*Your instructions:*
Look through the data below. Collect every line where the word "materials" occurs.

** START **

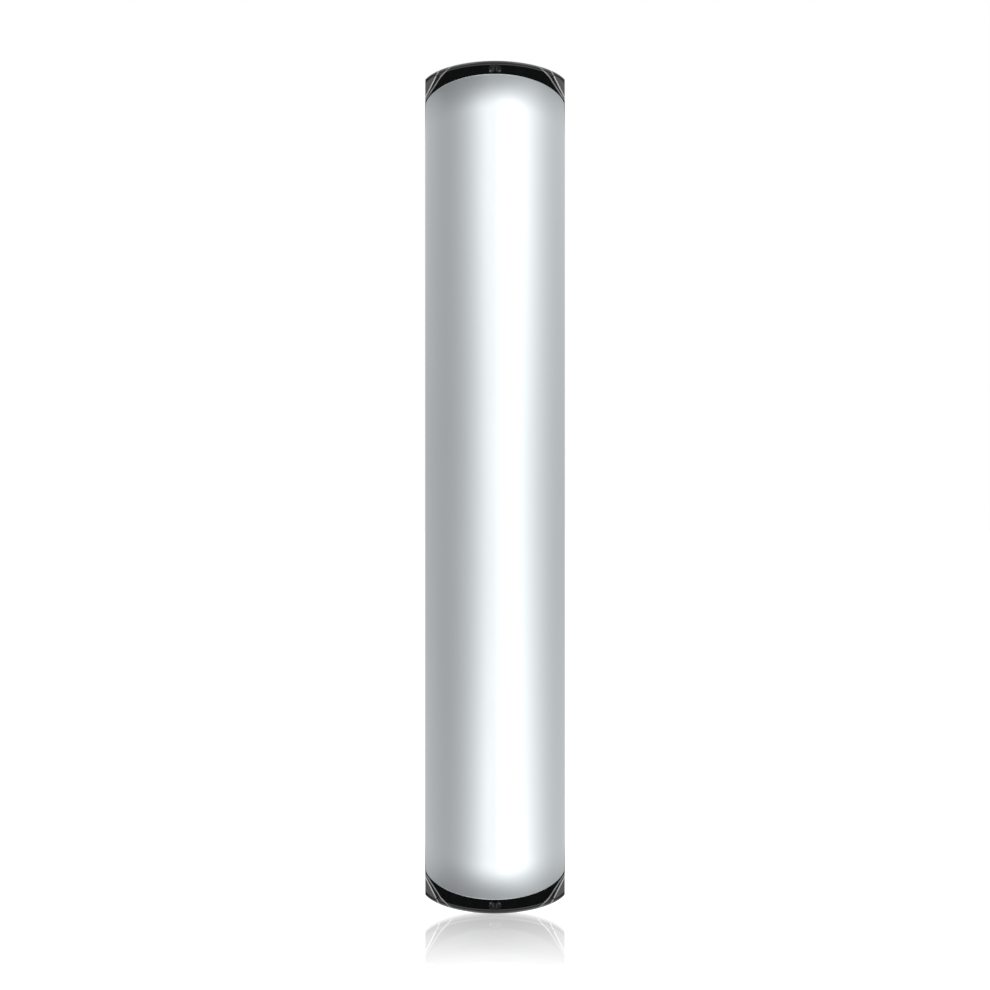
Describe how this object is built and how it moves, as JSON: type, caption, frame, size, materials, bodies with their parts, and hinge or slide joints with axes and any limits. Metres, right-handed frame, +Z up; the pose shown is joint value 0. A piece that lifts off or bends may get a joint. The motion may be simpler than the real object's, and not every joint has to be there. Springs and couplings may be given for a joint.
{
  "type": "mezuzah case",
  "caption": "Slim upright case with a deep convex satin cover that pulls off a black back plate with arc-shaped ends, holding a rolled parchment in a clear tube.",
  "frame": {"origin": "centre of the back plate's rear face, which lies flat on the door post", "axes": "+Z up along the case's length, +Y into the door post, so the cover faces -Y, +X to the right seen from the front"},
  "size_m": [0.02, 0.0145, 0.122],
  "materials": {
    "satin_silver": "bead-blasted and anodised, satin pearl silver",
    "gloss_black": "polished piano black",
    "black_moulding": "fine spark-eroded black moulding",
    "screw_steel": "bright zinc-plated steel",
    "nickel_plate": "nickel-plated magnet",
    "grey_felt": "pressed wool felt",
    "clear_plastic": "clear extruded tube",
    "white_moulding": "soft white moulding",
    "parchment": "scraped cream parchment, blank"
  },
  "bodies": {
    "base": {"back_plate": "gloss_black", "upper_cradle": "black_moulding", "lower_cradle": "black_moulding", "cradle_screws": "screw_steel", "upper_base_magnets": "nickel_plate", "lower_base_magnets": "nickel_plate"},
    "cover": {"front_cover": "satin_silver", "upper_cover_magnets": "nickel_plate", "lower_cover_magnets": "nickel_plate", "upper_felt_pad": "grey_felt", "lower_felt_pad": "grey_felt"},
    "tube": {"scroll_tube": "clear_plastic", "upper_tube_plug": "white_moulding", "lower_tube_plug": "white_moulding"},
    "scroll": {"parchment_scroll": "parchment"}
  },
  "joints": [
    {"name": "cover_pull", "type": "slide", "parent": "base", "child": "cover", "axis": [0, -1, 0], "range_m": [0, 0.06]},
    {"name": "tube_lift", "type": "slide", "parent": "base", "child": "tube", "axis": [0, -1, 0], "range_m": [0, 0.03]},
    {"name": "scroll_turn", "type": "hinge", "parent": "tube", "child": "scroll", "pos_m": [0, -0.0078, 0], "axis": [0, 0, 1], "continuous": true}
  ],
  "couplings": [
    {"joint": "tube_lift", "follows": "cover_pull", "ratio": 0.5}
  ]
}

** END **

*Response for this exercise:*
Describe how this object is built and how it moves, as JSON: type, caption, frame, size, materials, bodies with their parts, and hinge or slide joints with axes and any limits. Metres, right-handed frame, +Z up; the pose shown is joint value 0. A piece that lifts off or bends may get a joint. The motion may be simpler than the real object's, and not every joint has to be there. Springs and couplings may be given for a joint.
  "materials": {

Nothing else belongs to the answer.